- **WHAT IS REQUIRED**: Quote the whole listing word for word, please.

--- Start ---

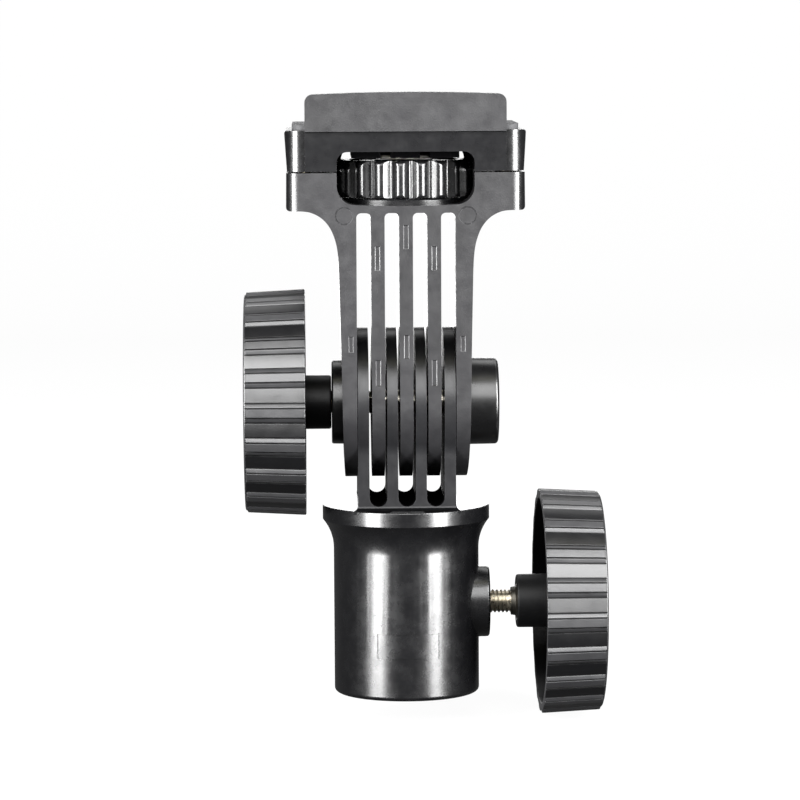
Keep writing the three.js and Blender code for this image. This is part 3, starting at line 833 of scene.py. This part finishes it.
fork = make_fork()
paint(fork, fork_material)
finish(
    fork, "fork_shell", "fork", "tilt_fork",
    [GLOSS, MATTE, BOSS, PAINTED_EDGE_HIGHLIGHT], sharp=36,
)

# ------------------------------------------------------------------ platform cap with its lip
LIP_X = 24.55  # half the lip's width
LIP_TOP = 107.65
LIP_CORNER = 2
# panel that leans forward to the lip, and the lip itself: y, z
LIP_SIDE = [
    (-15.6, PARTING + 0.2), (-15.6, CAP_TOP - 1), (-17.6, CAP_TOP - 1), (-17.6, 113),
    (-21.6, 113), (-21.6, 98.6), (-20.7, 98.35), (-18.6, PARTING + 0.2),
]


def cap_radius(x, y, z, first, second):
    if z < PARTING + 0.5:
        return 0.3
    if y < -17.0 and z > 99.2:
        return 0.5
    if y < -20 and z > 97.4:
        return 0.32
    if abs(y) > 18.3 and abs(x) < 17.0 and z < 94.2:
        return 1.2
    if z > 98.0:
        return 0.4
    return 0.25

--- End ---

- **RESULT**:
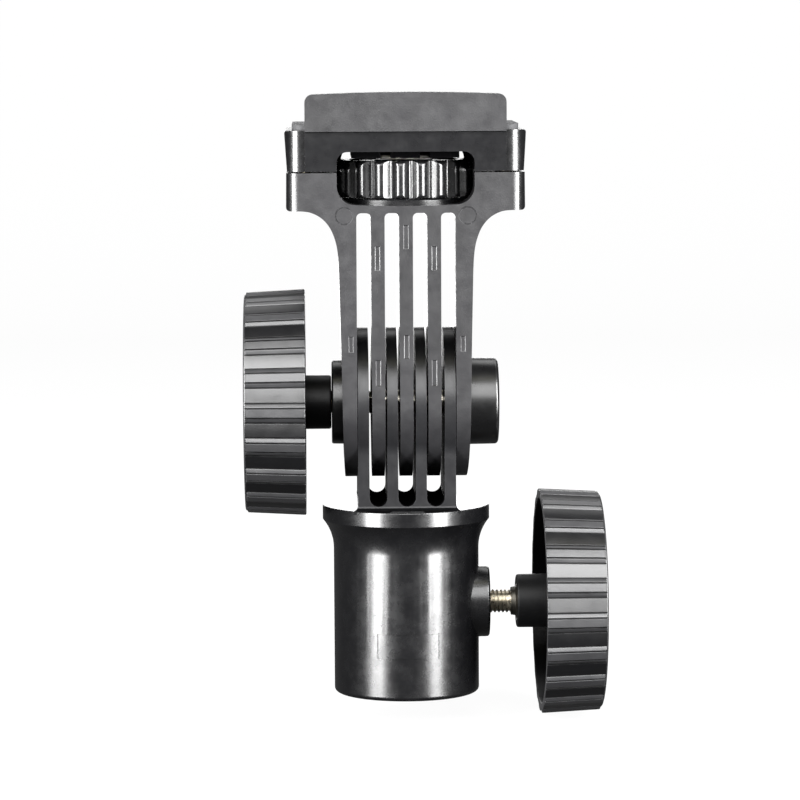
Keep writing the three.js and Blender code for this image. This is part 3, starting at line 833 of scene.py. This part finishes it.
fork = make_fork()
paint(fork, fork_material)
finish(
    fork, "fork_shell", "fork", "tilt_fork",
    [GLOSS, MATTE, BOSS, PAINTED_EDGE_HIGHLIGHT], sharp=36,
)

# ------------------------------------------------------------------ platform cap with its lip
LIP_X = 24.55  # half the lip's width
LIP_TOP = 107.65
LIP_CORNER = 2
# panel that leans forward to the lip, and the lip itself: y, z
LIP_SIDE = [
    (-15.6, PARTING + 0.2), (-15.6, CAP_TOP - 1), (-17.6, CAP_TOP - 1), (-17.6, 113),
    (-21.6, 113), (-21.6, 98.6), (-20.7, 98.35), (-18.6, PARTING + 0.2),
]


def cap_radius(x, y, z, first, second):
    if z < PARTING + 0.5:
        return 0.3
    if y < -17.0 and z > 99.2:
        return 0.5
    if y < -20 and z > 97.4:
        return 0.32
    if abs(y) > 18.3 and abs(x) < 17.0 and z < 94.2:
        return 1.2
    if z > 98.0:
        return 0.4
    return 0.25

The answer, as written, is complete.